When you’re done scrying, take the time to get grounded again. A trance state can be disorienting so make sure you haven’t rushed afterward, take the time to eat some food, go outside and take deep breaths while you feel your feet firmly on the earth, take a nap, what ever you need to do to get back in your body and find your roots.
Water knows the whole world, the rain, clouds, ocean, trees, animals, and depths of the earth. She cycles through all of creation, so when we divine with her it is good to remember that you are working with a living entity, she holds vast wisdom gathered during her travels. Since all water is sacred, tap water is fine to use, but water from a special spring, the sea, or collected rainwater can deepen your connection with the water spirits of the place where you live and open you to their help as you work together. Steeping a bowl of water in the light of the full or new Moon, or setting the bowl out every night for an entire Moon cycle, creates a rich soup blessed with lunar magic. Nurturing our intuition and dreams, the Moon is a natural ally for divinatory activities. How ever you acquire your water, it is good to bless it in whatever way feels appropriate to you and place it in a plain black or dark colored bowl. You can also try using dark colored liquids, like inky water, dark red wine, or beer, as women once did in their cooking pots or brews over the fire.
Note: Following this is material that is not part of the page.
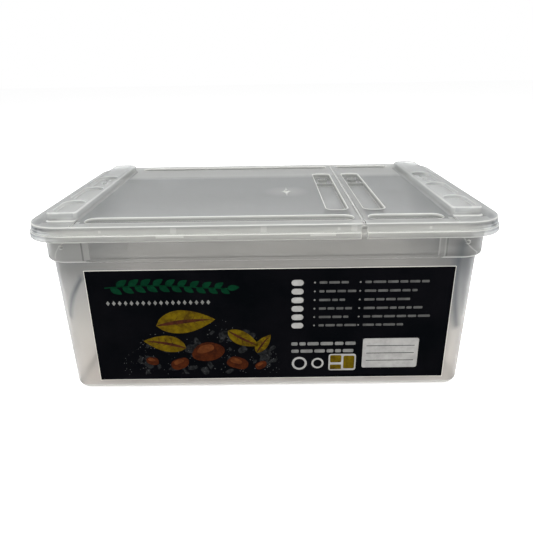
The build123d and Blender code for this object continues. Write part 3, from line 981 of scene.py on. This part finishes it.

Black mirrors made specifically for scrying have the advantage of portability and are also quite easy to make. As we make our own mirrors together we will be able to bless them as we go, filling them with our intention and care. By taking this time, like collecting water from a special place, the end piece will be much more attuned to our personal energy and intention, I feel like this provides an opening, connecting and aligning myself with the piece in a ritual way, so when I use the piece I feel all that went into its creation. You may want to keep your mirror wrapped in natural material, like cotton or silk, with a bit of sea salt to help keep it energetically clear. Salt is naturally cleansing, purifying, and protecting. I keep sprigs of mugwort with my mirror as well.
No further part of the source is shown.